We took my 75 year old in laws to Disney. First time Mum in Law had flown - nine and a half hour flight- awesome!
They loved Disney. As A said above take plenty of photo’s. There health has deteriorated since we went and they will probably never go again but they love looking at the pictures scrolling on the photo frame.

Mum in law has to use a wheelchair as she was only able to walk a few steps.

It became apparent very quickly that they could not keep up with our rather hectic pace and so we came to a compromise. They tended to spend a quiet morning getting up later, pottering in the pool whilst DH and myself went to the parks and hit the big rides. We would then head back to collect them and head to a park for a more leisurely approach.

What amazed us was the amount of shows and quieter attractions that we had missed in the many previous trips we have had to Disney. We saw shows we didn’t even know about and DH and myself really enjoyed seeing this other side of Disney rather than spending all the time hitting the big and must do rides.

Your Grandma sounds in better health and mobility than my in laws but I still suggest that you plan some shows etc into the mix. As I said we were pleasantly surprised at how much we enjoyed this



I had my children late in life (2 x DD’s now 12 &14) which makes me 62 this year and I do everything with them even when my DW (12 years my junior) sits the odd ride out. We’ve done the trip 7 years in a row now and from the UK we also stay for 14 days. The children are often the ones wanting a rest, however the odd ‘boring ride’ in aircon is good for us all :slight_smile:

I would be careful not to make too many adjustments as she may outrun you all!
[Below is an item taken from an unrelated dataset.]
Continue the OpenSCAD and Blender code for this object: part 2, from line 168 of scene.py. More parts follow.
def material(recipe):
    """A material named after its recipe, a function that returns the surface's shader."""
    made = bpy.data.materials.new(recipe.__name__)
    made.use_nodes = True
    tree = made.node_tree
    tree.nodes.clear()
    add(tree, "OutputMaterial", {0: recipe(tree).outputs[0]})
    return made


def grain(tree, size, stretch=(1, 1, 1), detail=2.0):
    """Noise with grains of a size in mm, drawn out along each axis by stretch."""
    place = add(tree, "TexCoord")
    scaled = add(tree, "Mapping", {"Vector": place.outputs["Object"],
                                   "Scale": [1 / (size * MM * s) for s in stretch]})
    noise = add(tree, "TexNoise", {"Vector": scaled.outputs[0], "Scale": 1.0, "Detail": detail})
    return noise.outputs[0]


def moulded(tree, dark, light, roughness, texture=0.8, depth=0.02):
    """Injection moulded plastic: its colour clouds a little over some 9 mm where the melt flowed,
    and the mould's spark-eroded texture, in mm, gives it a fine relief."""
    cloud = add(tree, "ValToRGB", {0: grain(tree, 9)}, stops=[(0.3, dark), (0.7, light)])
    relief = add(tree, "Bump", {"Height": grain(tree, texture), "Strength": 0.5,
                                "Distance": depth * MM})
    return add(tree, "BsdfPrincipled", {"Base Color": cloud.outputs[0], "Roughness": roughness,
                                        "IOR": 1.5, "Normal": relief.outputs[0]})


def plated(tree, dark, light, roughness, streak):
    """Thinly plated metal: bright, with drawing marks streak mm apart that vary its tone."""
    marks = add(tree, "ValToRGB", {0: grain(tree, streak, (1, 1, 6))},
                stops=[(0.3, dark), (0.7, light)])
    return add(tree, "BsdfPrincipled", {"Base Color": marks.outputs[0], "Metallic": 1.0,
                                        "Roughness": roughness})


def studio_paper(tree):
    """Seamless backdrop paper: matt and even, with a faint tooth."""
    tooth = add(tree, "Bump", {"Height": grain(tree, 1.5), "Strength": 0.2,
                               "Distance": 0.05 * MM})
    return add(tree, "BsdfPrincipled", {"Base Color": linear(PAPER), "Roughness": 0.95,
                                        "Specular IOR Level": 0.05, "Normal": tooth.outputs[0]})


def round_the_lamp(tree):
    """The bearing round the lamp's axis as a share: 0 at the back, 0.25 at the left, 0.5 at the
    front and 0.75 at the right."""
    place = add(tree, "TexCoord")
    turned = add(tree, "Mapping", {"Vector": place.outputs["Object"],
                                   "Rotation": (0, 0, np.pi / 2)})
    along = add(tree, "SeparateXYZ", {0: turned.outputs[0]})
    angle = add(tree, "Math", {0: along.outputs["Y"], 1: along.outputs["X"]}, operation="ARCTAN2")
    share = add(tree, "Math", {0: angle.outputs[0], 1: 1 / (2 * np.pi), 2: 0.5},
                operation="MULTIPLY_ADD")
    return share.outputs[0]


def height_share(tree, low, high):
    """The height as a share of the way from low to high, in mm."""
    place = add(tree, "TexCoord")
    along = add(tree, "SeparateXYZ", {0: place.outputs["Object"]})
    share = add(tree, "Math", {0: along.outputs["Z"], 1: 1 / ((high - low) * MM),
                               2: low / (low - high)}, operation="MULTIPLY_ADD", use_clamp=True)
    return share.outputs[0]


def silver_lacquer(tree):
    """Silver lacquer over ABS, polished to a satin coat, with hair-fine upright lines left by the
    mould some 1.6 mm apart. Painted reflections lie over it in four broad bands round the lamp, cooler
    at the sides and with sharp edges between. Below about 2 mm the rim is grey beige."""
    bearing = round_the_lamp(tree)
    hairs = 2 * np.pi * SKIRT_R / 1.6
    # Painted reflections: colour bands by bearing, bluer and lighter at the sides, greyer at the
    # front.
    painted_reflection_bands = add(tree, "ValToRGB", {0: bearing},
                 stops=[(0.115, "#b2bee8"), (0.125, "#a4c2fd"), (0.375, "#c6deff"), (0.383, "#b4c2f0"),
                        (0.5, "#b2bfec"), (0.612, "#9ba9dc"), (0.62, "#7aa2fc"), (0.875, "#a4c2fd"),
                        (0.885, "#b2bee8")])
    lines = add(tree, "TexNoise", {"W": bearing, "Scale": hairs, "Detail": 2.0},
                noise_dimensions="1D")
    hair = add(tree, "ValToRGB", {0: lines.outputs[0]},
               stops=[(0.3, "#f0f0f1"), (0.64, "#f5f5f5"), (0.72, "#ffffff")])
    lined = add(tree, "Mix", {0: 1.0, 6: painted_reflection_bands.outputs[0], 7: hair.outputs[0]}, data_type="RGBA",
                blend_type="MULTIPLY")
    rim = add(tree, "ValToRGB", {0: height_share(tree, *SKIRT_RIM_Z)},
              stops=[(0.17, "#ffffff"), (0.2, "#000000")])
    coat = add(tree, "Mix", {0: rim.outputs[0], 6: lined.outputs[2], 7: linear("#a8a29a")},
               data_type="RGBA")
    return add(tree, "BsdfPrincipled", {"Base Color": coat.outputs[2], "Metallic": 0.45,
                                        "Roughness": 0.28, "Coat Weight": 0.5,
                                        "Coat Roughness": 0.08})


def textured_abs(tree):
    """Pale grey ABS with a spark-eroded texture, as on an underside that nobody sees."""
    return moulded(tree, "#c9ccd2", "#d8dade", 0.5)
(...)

We took my mom on numerous Disney trip. My mom had been sick for years but was able to do everything but the fast paced rides. I understand that she is excellent health but as we age we also get a bit off balanced. An anti-slip shower mat can be provided by Disney. Perhaps a handicapped accessible room. The grip bars are good for getting in and out of the tub/shower. Be mindful of curbs. We witnessed a grandma stumble stepping off a curb in England. Treat her as a vital thriving part of your family. She may be in her 60’s but it sounds like she is a young 60. Remind her of the things that you would do: Hydrate, eat as nutritious as you can at Disney, rest when you need, play hard when you can, proper broken in footwear, and sunscreen.

I was surprised that my mom loved Soarin. Look at her interests and pick rides or shows that you feel would be good ie Carousel of progress, World Showcase, and The Great Movie Ride. Have Fun! Take lots of pictures.
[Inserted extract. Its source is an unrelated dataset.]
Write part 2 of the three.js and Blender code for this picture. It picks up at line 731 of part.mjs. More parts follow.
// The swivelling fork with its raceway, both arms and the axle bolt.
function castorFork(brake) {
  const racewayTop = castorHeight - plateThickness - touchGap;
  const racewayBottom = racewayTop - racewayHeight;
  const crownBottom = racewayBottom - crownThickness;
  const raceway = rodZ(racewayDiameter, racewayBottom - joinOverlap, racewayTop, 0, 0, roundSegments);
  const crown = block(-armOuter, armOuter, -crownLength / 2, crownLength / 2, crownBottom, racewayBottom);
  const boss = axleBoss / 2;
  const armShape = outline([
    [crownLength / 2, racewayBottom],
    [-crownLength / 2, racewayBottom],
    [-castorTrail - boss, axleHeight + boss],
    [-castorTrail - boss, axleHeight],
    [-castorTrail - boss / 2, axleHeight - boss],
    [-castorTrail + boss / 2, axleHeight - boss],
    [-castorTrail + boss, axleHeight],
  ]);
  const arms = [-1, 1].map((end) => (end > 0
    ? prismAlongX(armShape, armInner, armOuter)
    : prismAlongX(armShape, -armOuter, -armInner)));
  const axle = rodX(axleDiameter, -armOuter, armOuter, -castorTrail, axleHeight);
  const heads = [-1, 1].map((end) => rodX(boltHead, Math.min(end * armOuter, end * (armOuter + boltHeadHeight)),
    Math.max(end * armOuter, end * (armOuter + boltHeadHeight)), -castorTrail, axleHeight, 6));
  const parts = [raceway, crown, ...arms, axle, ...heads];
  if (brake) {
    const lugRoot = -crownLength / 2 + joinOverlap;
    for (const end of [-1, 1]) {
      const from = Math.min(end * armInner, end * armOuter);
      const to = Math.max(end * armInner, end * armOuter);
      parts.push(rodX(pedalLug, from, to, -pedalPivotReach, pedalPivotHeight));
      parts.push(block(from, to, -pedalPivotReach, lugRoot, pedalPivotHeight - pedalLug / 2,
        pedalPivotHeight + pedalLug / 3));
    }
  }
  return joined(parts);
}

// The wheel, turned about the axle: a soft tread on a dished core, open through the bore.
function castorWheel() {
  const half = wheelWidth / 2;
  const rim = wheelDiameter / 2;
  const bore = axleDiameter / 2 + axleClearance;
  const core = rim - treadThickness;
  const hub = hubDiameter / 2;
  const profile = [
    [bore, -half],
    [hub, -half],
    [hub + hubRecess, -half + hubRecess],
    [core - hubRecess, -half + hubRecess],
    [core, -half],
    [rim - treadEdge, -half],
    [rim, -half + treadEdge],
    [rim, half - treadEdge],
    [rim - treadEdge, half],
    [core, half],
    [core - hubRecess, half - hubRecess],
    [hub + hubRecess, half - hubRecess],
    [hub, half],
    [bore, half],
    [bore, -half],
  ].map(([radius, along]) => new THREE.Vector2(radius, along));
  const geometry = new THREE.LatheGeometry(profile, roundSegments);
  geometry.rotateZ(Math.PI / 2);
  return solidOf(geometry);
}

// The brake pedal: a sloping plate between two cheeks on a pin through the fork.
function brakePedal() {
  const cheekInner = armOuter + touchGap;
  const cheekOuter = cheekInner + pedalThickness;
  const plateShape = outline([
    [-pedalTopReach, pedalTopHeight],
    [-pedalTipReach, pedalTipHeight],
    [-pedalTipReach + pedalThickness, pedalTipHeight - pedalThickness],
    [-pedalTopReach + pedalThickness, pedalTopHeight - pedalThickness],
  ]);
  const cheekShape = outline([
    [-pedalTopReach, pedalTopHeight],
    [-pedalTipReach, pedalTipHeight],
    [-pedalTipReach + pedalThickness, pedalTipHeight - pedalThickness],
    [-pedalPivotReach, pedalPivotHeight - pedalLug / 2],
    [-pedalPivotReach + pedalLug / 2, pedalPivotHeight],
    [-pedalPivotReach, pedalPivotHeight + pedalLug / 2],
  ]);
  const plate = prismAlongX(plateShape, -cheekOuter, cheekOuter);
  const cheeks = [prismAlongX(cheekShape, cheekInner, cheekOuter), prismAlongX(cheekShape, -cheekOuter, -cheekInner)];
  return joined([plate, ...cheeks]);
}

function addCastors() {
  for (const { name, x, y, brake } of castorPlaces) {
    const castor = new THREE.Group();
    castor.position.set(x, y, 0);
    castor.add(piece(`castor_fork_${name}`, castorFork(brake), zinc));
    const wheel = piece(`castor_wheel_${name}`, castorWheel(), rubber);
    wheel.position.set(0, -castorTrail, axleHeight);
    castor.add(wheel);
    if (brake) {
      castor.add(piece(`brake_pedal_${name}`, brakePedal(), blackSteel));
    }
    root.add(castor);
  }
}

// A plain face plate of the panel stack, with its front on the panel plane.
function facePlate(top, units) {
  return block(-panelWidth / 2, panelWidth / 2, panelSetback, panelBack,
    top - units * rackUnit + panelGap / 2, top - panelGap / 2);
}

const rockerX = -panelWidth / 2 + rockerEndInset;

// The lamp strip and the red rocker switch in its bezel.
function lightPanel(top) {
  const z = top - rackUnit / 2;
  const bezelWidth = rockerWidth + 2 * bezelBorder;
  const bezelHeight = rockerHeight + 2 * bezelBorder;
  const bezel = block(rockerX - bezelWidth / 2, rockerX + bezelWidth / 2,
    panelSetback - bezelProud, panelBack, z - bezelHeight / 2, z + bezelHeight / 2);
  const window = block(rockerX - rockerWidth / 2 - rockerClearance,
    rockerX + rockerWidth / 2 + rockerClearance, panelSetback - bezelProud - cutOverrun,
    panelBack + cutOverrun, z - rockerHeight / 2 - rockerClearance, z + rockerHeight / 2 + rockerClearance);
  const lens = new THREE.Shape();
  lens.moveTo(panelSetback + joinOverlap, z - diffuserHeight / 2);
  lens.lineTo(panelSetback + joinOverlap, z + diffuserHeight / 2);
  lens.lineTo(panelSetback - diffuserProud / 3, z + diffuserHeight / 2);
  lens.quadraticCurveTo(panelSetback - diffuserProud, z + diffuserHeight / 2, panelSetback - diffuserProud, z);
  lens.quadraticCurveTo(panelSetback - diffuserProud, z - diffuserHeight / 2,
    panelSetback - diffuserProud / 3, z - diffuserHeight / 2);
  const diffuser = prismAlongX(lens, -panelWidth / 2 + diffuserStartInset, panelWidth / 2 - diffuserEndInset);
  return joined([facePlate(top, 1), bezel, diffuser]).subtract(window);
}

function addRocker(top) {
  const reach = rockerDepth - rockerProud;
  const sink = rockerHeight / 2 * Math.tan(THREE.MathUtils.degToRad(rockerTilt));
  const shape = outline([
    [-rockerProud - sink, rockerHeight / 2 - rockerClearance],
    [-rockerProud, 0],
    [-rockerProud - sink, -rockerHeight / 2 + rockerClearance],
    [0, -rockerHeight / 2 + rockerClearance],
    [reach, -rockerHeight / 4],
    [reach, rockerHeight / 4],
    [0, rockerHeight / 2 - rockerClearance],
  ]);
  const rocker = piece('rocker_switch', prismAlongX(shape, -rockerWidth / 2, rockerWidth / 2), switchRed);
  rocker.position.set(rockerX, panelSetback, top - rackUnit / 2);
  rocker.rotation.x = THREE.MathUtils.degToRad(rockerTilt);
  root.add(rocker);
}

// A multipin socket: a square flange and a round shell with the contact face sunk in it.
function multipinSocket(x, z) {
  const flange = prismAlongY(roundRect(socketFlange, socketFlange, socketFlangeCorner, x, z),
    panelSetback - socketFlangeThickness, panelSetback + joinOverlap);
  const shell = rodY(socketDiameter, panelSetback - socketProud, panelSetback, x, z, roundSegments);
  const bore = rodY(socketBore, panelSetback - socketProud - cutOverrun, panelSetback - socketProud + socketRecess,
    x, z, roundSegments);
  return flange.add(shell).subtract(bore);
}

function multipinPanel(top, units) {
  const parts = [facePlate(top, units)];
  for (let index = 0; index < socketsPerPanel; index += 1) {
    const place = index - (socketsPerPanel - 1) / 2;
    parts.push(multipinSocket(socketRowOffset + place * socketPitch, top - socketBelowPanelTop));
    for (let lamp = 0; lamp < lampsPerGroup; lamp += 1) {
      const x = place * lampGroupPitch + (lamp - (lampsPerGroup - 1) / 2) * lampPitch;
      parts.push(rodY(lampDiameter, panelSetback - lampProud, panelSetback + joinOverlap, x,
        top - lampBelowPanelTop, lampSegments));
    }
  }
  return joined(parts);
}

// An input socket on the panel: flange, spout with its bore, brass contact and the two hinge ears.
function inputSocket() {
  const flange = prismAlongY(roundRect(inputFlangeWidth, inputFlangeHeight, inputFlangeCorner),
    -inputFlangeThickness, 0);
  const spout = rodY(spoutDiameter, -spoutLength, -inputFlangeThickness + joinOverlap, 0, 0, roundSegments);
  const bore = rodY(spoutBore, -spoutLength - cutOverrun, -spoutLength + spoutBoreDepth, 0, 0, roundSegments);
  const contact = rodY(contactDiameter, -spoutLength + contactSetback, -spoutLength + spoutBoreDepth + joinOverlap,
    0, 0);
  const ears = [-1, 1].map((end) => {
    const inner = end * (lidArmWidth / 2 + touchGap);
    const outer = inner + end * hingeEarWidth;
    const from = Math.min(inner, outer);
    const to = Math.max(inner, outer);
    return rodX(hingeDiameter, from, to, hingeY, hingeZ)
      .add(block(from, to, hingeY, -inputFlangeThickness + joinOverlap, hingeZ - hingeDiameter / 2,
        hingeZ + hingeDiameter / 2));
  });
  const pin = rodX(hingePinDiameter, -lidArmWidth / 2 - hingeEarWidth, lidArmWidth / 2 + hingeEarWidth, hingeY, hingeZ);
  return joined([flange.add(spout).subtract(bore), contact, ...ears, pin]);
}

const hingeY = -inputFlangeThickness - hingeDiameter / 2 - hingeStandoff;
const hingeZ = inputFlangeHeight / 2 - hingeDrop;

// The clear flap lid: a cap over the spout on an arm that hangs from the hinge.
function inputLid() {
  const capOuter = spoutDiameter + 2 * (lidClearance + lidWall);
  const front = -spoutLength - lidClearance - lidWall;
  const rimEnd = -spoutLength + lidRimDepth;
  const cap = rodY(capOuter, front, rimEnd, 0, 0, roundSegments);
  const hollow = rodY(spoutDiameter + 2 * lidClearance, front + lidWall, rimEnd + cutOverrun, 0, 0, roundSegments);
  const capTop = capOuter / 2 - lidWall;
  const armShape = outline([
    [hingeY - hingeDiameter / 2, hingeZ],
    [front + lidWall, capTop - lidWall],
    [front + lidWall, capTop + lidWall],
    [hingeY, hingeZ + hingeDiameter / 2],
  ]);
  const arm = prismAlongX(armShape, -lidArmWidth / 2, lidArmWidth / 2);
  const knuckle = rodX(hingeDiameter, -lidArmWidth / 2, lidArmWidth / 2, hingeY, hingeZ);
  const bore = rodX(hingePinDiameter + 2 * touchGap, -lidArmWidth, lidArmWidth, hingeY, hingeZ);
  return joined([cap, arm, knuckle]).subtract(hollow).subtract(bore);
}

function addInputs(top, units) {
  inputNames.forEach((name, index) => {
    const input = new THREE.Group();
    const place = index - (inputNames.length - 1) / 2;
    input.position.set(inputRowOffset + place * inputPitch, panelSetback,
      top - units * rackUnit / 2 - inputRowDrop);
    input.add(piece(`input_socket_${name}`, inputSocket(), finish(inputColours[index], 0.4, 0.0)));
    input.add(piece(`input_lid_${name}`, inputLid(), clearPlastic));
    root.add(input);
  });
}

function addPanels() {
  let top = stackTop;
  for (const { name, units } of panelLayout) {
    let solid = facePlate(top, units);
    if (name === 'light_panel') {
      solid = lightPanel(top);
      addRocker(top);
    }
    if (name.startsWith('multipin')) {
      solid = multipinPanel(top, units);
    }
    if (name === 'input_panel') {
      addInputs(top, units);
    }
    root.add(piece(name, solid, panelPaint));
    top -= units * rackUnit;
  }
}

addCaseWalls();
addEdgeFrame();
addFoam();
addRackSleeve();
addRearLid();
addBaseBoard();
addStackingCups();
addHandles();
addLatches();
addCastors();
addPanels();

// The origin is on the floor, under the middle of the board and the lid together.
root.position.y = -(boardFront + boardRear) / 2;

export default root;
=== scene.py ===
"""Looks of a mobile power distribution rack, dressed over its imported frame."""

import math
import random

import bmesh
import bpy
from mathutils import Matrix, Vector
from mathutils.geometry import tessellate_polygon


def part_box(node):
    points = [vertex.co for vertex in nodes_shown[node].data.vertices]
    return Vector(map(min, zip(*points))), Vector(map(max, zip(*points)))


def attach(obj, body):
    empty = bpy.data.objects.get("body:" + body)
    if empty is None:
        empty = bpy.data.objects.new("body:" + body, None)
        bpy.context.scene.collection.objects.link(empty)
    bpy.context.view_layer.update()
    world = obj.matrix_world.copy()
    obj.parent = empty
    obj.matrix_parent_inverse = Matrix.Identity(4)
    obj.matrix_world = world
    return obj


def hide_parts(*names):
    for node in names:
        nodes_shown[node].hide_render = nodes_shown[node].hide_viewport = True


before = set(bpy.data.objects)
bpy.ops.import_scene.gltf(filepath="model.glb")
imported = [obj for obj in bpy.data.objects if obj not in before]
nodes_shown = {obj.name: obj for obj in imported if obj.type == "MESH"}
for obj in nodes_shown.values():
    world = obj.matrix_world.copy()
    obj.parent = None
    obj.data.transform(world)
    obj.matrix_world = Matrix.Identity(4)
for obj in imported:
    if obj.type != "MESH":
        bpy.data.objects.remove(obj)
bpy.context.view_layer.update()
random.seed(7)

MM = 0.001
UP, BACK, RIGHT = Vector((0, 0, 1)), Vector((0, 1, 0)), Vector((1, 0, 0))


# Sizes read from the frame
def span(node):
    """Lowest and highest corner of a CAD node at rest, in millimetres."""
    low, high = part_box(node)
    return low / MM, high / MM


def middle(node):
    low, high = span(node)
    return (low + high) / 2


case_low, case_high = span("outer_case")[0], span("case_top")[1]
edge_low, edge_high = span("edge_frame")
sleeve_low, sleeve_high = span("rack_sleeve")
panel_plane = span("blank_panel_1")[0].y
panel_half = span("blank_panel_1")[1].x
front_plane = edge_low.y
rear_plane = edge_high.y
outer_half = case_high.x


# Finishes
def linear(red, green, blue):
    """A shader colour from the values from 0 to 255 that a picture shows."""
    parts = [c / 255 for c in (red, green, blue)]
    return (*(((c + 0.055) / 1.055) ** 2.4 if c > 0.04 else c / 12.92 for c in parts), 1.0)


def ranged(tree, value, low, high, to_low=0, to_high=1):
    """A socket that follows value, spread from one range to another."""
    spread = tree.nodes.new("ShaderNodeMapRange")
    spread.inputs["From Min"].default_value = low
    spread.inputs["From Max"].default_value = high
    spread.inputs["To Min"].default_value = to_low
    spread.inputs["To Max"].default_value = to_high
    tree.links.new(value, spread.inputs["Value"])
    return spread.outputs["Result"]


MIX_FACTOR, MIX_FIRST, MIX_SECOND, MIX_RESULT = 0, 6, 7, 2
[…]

I do not know of any discounts…check with AARP.

If her health is good - treat her like anyone else. My wife and I have parents in their 70s but the experience is VERY different with each set. One set is GO GO GO and wanting to do everything - the other not as much. So if she can do it - treat her like anyone else and the fact that as a 60 yr old she wants to go to WDW - she probably wants to act like a kid so treat her like one! Do all the rides etc as you normally would. If she feels she can’t / shouldn’t she can just sit it out at the last minute.

How nice! I’m not sure where you are from but if she isn’t used to the heat be aware of it. My mom is 78 & last time - 10 years ago - we wanted her to use a scooter and she refused. This time we told her that was our one condition, she had to use a scooter. She knew that even though she was in good health she wasn’t accustomed to walking that much at one time and in the Florida heat. To prepare she practiced with the ones they have in the supermarkets.
She said it made a world of difference and she admitted her trip would have been so much more enjoyable 10 years ago.
I want to make it clear she is very mobile at home & drives a Jeep! She’s not your typical “old lady”, lol. It was nice to be able to park the scooter at one attraction and then walk around a bit then when we were leaving that general area we would go back and get it. We were only in the parks 4 1/2 days and by day 4 she was in that thing almost constantly as she was tired from the previous days! All of the bus drivers was super helpful too.
She loved Splash Mountain, tried Test Track (one & done!), FOTLK was a big hit, she’s still talking about it a month later! She really got a kick out of Carousel of Progress. She enjoyed Dinosaur but admits she “felt the bumps more” than she did 10 years ago. She still loves Buzz but admitted TSM was much better. She rode many things, but not any of the bigger thrill rides or stuff that really spins.
As for senior discounts, Disney did not offer any whenever we asked.

Indeed, don’t underestimate anyone, particularly those who are older. The lady in front of us at Test Track had a ball of wool and a set of knitting needles that she used while standing in line. But she had no trouble enjoying Test Track, as much as her knitting.

Scooter, yes. Or, maybe a walker. My mom uses a walker for the same reason, its a lot of walking and standing. She has back issues and may be quite mobile, but Disney is extreme. The walker gives her a place to rest while in lines.

Although we are going to be on a WDW hiatus for a while - do look forward to going back with our kids and grand kids. Families vacation differently. My wife and I are all about - family fun time together AND apart. We don’t all have to travel together to have a good time. Last trip my son and I went to Epcot while my wife and daughter did Animal Kingdom. It was so fun afterwards swapping stories (OK so my daughter loved her “adventure treck” at AK and my son complained that I made him do “living with the land” with me) but still everyone did what they wanted, had fun and then we had fun reliving it (and mocking dad) at dinner.